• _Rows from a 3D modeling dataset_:
-------

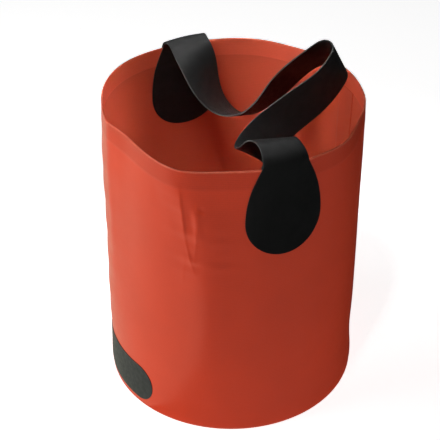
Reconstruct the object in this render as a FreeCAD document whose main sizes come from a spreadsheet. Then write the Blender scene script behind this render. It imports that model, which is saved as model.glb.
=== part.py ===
import FreeCAD, Part
import math
import os
import Sketcher

# Soft round tool bucket: a tube of coated fabric with a welded bottom, and one carrying strap of two plies.
# The plies end in teardrop pads, one outside and one inside the wall, at two anchors opposite each other.
# Millimetres. +Z is up. The origin is the centre of the underside of the base.
# Headings are degrees about +Z from +X, and the front of the bucket faces -Y.

doc = FreeCAD.newDocument("tool_bucket")

DIMENSIONS = {
    "bucket_diameter": 300,
    "bucket_height": 360,
    "wall_thickness": 0.9,
    "ply_thickness": 0.8,
    "hem_height": 22,
    "seam_tape_width": 30,
    "seam_heading": 25,
    "panel_thickness": 1.6,
    "weld_band_height": 26,
    "board_diameter": 280,
    "board_thickness": 3,
    "strap_width": 50,
    "anchor_heading": 22,
    "pad_radius": 44,
    "pad_flare_radius": 128,
    "pad_centre_drop": 65.5,
    "neck_lift": 3,
    "neck_length": 36,
    "rear_neck_length": 34,
    "neck_gap": 2,
    "patch_heading": -155,
    "patch_width": 130,
    "patch_height": 50,
    "patch_lift": 7,
    "patch_corner": 24,
    "patch_thickness": 0.5,
}

# The strap's route from the front anchor to the rear one, chosen by hand: the middle of the strap,
# then the heading and the dip of its width, from its left edge to its right edge.
STRAP_ROUTE = [
    (52, -130, 376, 22, -4),
    (44, -112, 376, 22, -7),
    (38, -100, 367, 20, -11),
    (32, -91, 349, 8, -17),
    (26, -80, 335, -5, -26),
    (26, -60, 329, -15, -45),
    (36, -40, 332, -11, -54),
    (55, -22, 343, 8, -61),
    (80, -8, 357, 18, -63),
    (103, 6, 370, 33, -64),
    (119, 24, 382, 35, -64),
    (124, 38, 388, 34, -62),
    (119, 50, 390, 34, -57),
    (105, 59, 384, 42, -42),
    (85, 63, 370, 50, -35),
    (60, 62, 345, 52, -34),
    (35, 58, 318, 62, -28),
    (10, 62, 304, 65, -25),
    (-14, 76, 310, 62, -15),
    (-29, 90, 332, 50, -5),
    (-37, 99, 355, 35, 3),
    (-46, 112, 371, 25, 8),
    (-52, 128, 373, 23, 4),
]

SECTION_STEP = 8.0
NECK_SECTIONS = 8
CAMBER_LEFT_AT_NECK_END = 0.2
OVERSHOOT = 20


def make_sheet():
    sheet = doc.addObject("Spreadsheet::Sheet", "Dims")
    for row, (alias, value) in enumerate(DIMENSIONS.items(), start=1):
        sheet.set(f"A{row}", alias)
        sheet.set(f"B{row}", str(value))
        sheet.setAlias(f"B{row}", alias)
    doc.recompute()
    return sheet


SHEET = make_sheet()


def size(alias):
    return float(SHEET.get(alias))


def bind(obj, **expressions):
    for name, text in expressions.items():
        obj.setExpression(name, text)


def cylinder(name, radius, height, base="0"):
    obj = doc.addObject("Part::Cylinder", name)
    bind(obj, Radius=radius, Height=height)
    obj.setExpression("Placement.Base.z", base)
    return obj


def boolean(kind, name, base, tool):
    obj = doc.addObject(kind, name)
    obj.Base = base
    obj.Tool = tool
    return obj


def tube(name, outer, inner, height, base):
    solid = cylinder(name + "_outer_form", outer, height, base)
    hollow = cylinder(name + "_inner_form", inner, height, base)
    return boolean("Part::Cut", name, solid, hollow)


INSIDE = "Dims.bucket_diameter / 2 - Dims.wall_thickness"
OUTSIDE = "Dims.bucket_diameter / 2"


def side_wall():
    return tube("side_wall", OUTSIDE, INSIDE, "Dims.bucket_height", "0")


def rim_hem():
    inner = INSIDE + " - Dims.ply_thickness"
    base = "Dims.bucket_height - Dims.hem_height"
    return tube("rim_hem", INSIDE, inner, "Dims.hem_height", base)


def base_panel():
    return cylinder("base_panel", INSIDE, "Dims.panel_thickness")


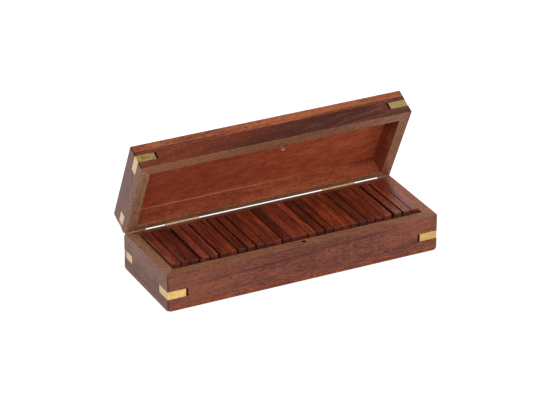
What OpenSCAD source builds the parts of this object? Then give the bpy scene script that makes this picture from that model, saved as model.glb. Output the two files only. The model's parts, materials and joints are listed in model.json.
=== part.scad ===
// Hinged hardwood box for a double-six domino set, shown with its lid open
// Millimetres. X runs along the box, the front is at -Y, Z is up, the underside lies at Z = 0.
// The box is sized from the tiles that it holds.

/* [Domino set] */
// Length of a tile
tile_l = 50; // [44:0.5:60]
// Height of a tile that stands on its long edge
tile_h = 25; // [22:0.5:32]
// Thickness of a tile
tile_t = 5.9; // [5:0.1:8]
// Radius of the eased tile edges
tile_ease = 0.4; // [0.2:0.1:1.4]
// Highest number of pips on half a tile
top_pips = 6; // [3:1:6]
// Distance between neighbouring pips
pip_pitch = 6.4; // [5:0.1:6.8]
// Radius of the ball cutter that drills a pip
pip_ball_r = 2.4; // [1.8:0.1:3]
// Depth of a drilled pip
pip_depth = 0.7; // [0.4:0.05:1]
// Width of the groove across the middle of a tile
split_w = 0.9; // [0.5:0.1:1.5]
// Depth of the groove across the middle of a tile
split_depth = 0.4; // [0.2:0.05:0.8]

/* [Fit of the set] */
// Free length that the uneven gaps in the row share
row_slack = 19.4; // [16:0.1:30]
// Free space between a tile's end and the wall
tile_end_gap = 2.1; // [0.5:0.1:3]
// Height by which the tiles stand above the rim
tile_proud = 2.2; // [0:0.1:5]
// Most that a tile strays to the front or back in its row
tile_stray = 0.3; // [0:0.05:0.4]

/* [Carcase] */
// Thickness of the mitred walls
wall_t = 7.7; // [6.5:0.1:10]
// Thickness of the bottom panel
bottom_t = 4; // [3:0.1:7]
// Height of the lid's walls
lid_wall_h = 12.9; // [12:0.1:18]
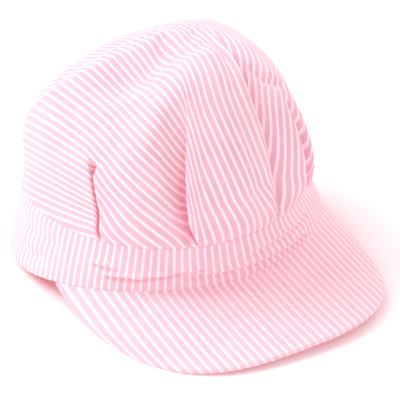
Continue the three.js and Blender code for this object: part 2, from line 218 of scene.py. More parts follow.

-------

• _EXERCISE GOAL_: Copy all the entries verbatim.

• _SOLUTION TO THE EXERCISE_:
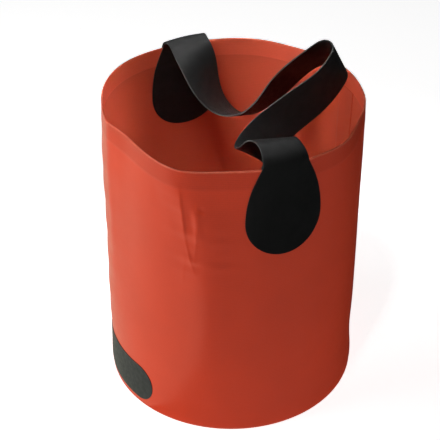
Reconstruct the object in this render as a FreeCAD document whose main sizes come from a spreadsheet. Then write the Blender scene script behind this render. It imports that model, which is saved as model.glb.
=== part.py ===
import FreeCAD, Part
import math
import os
import Sketcher

# Soft round tool bucket: a tube of coated fabric with a welded bottom, and one carrying strap of two plies.
# The plies end in teardrop pads, one outside and one inside the wall, at two anchors opposite each other.
# Millimetres. +Z is up. The origin is the centre of the underside of the base.
# Headings are degrees about +Z from +X, and the front of the bucket faces -Y.

doc = FreeCAD.newDocument("tool_bucket")

DIMENSIONS = {
    "bucket_diameter": 300,
    "bucket_height": 360,
    "wall_thickness": 0.9,
    "ply_thickness": 0.8,
    "hem_height": 22,
    "seam_tape_width": 30,
    "seam_heading": 25,
    "panel_thickness": 1.6,
    "weld_band_height": 26,
    "board_diameter": 280,
    "board_thickness": 3,
    "strap_width": 50,
    "anchor_heading": 22,
    "pad_radius": 44,
    "pad_flare_radius": 128,
    "pad_centre_drop": 65.5,
    "neck_lift": 3,
    "neck_length": 36,
    "rear_neck_length": 34,
    "neck_gap": 2,
    "patch_heading": -155,
    "patch_width": 130,
    "patch_height": 50,
    "patch_lift": 7,
    "patch_corner": 24,
    "patch_thickness": 0.5,
}

# The strap's route from the front anchor to the rear one, chosen by hand: the middle of the strap,
# then the heading and the dip of its width, from its left edge to its right edge.
STRAP_ROUTE = [
    (52, -130, 376, 22, -4),
    (44, -112, 376, 22, -7),
    (38, -100, 367, 20, -11),
    (32, -91, 349, 8, -17),
    (26, -80, 335, -5, -26),
    (26, -60, 329, -15, -45),
    (36, -40, 332, -11, -54),
    (55, -22, 343, 8, -61),
    (80, -8, 357, 18, -63),
    (103, 6, 370, 33, -64),
    (119, 24, 382, 35, -64),
    (124, 38, 388, 34, -62),
    (119, 50, 390, 34, -57),
    (105, 59, 384, 42, -42),
    (85, 63, 370, 50, -35),
    (60, 62, 345, 52, -34),
    (35, 58, 318, 62, -28),
    (10, 62, 304, 65, -25),
    (-14, 76, 310, 62, -15),
    (-29, 90, 332, 50, -5),
    (-37, 99, 355, 35, 3),
    (-46, 112, 371, 25, 8),
    (-52, 128, 373, 23, 4),
]

SECTION_STEP = 8.0
NECK_SECTIONS = 8
CAMBER_LEFT_AT_NECK_END = 0.2
OVERSHOOT = 20


def make_sheet():
    sheet = doc.addObject("Spreadsheet::Sheet", "Dims")
    for row, (alias, value) in enumerate(DIMENSIONS.items(), start=1):
        sheet.set(f"A{row}", alias)
        sheet.set(f"B{row}", str(value))
        sheet.setAlias(f"B{row}", alias)
    doc.recompute()
    return sheet


SHEET = make_sheet()


def size(alias):
    return float(SHEET.get(alias))


def bind(obj, **expressions):
    for name, text in expressions.items():
        obj.setExpression(name, text)


def cylinder(name, radius, height, base="0"):
    obj = doc.addObject("Part::Cylinder", name)
    bind(obj, Radius=radius, Height=height)
    obj.setExpression("Placement.Base.z", base)
    return obj


def boolean(kind, name, base, tool):
    obj = doc.addObject(kind, name)
    obj.Base = base
    obj.Tool = tool
    return obj


def tube(name, outer, inner, height, base):
    solid = cylinder(name + "_outer_form", outer, height, base)
    hollow = cylinder(name + "_inner_form", inner, height, base)
    return boolean("Part::Cut", name, solid, hollow)


INSIDE = "Dims.bucket_diameter / 2 - Dims.wall_thickness"
OUTSIDE = "Dims.bucket_diameter / 2"


def side_wall():
    return tube("side_wall", OUTSIDE, INSIDE, "Dims.bucket_height", "0")


def rim_hem():
    inner = INSIDE + " - Dims.ply_thickness"
    base = "Dims.bucket_height - Dims.hem_height"
    return tube("rim_hem", INSIDE, inner, "Dims.hem_height", base)


def base_panel():
    return cylinder("base_panel", INSIDE, "Dims.panel_thickness")


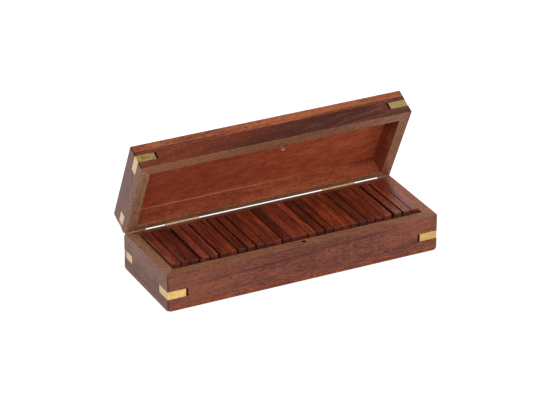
What OpenSCAD source builds the parts of this object? Then give the bpy scene script that makes this picture from that model, saved as model.glb. Output the two files only. The model's parts, materials and joints are listed in model.json.
=== part.scad ===
// Hinged hardwood box for a double-six domino set, shown with its lid open
// Millimetres. X runs along the box, the front is at -Y, Z is up, the underside lies at Z = 0.
// The box is sized from the tiles that it holds.

/* [Domino set] */
// Length of a tile
tile_l = 50; // [44:0.5:60]
// Height of a tile that stands on its long edge
tile_h = 25; // [22:0.5:32]
// Thickness of a tile
tile_t = 5.9; // [5:0.1:8]
// Radius of the eased tile edges
tile_ease = 0.4; // [0.2:0.1:1.4]
// Highest number of pips on half a tile
top_pips = 6; // [3:1:6]
// Distance between neighbouring pips
pip_pitch = 6.4; // [5:0.1:6.8]
// Radius of the ball cutter that drills a pip
pip_ball_r = 2.4; // [1.8:0.1:3]
// Depth of a drilled pip
pip_depth = 0.7; // [0.4:0.05:1]
// Width of the groove across the middle of a tile
split_w = 0.9; // [0.5:0.1:1.5]
// Depth of the groove across the middle of a tile
split_depth = 0.4; // [0.2:0.05:0.8]

/* [Fit of the set] */
// Free length that the uneven gaps in the row share
row_slack = 19.4; // [16:0.1:30]
// Free space between a tile's end and the wall
tile_end_gap = 2.1; // [0.5:0.1:3]
// Height by which the tiles stand above the rim
tile_proud = 2.2; // [0:0.1:5]
// Most that a tile strays to the front or back in its row
tile_stray = 0.3; // [0:0.05:0.4]

/* [Carcase] */
// Thickness of the mitred walls
wall_t = 7.7; // [6.5:0.1:10]
// Thickness of the bottom panel
bottom_t = 4; // [3:0.1:7]
// Height of the lid's walls
lid_wall_h = 12.9; // [12:0.1:18]
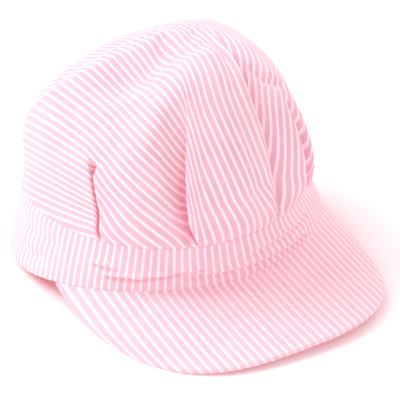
Continue the three.js and Blender code for this object: part 2, from line 218 of scene.py. More parts follow.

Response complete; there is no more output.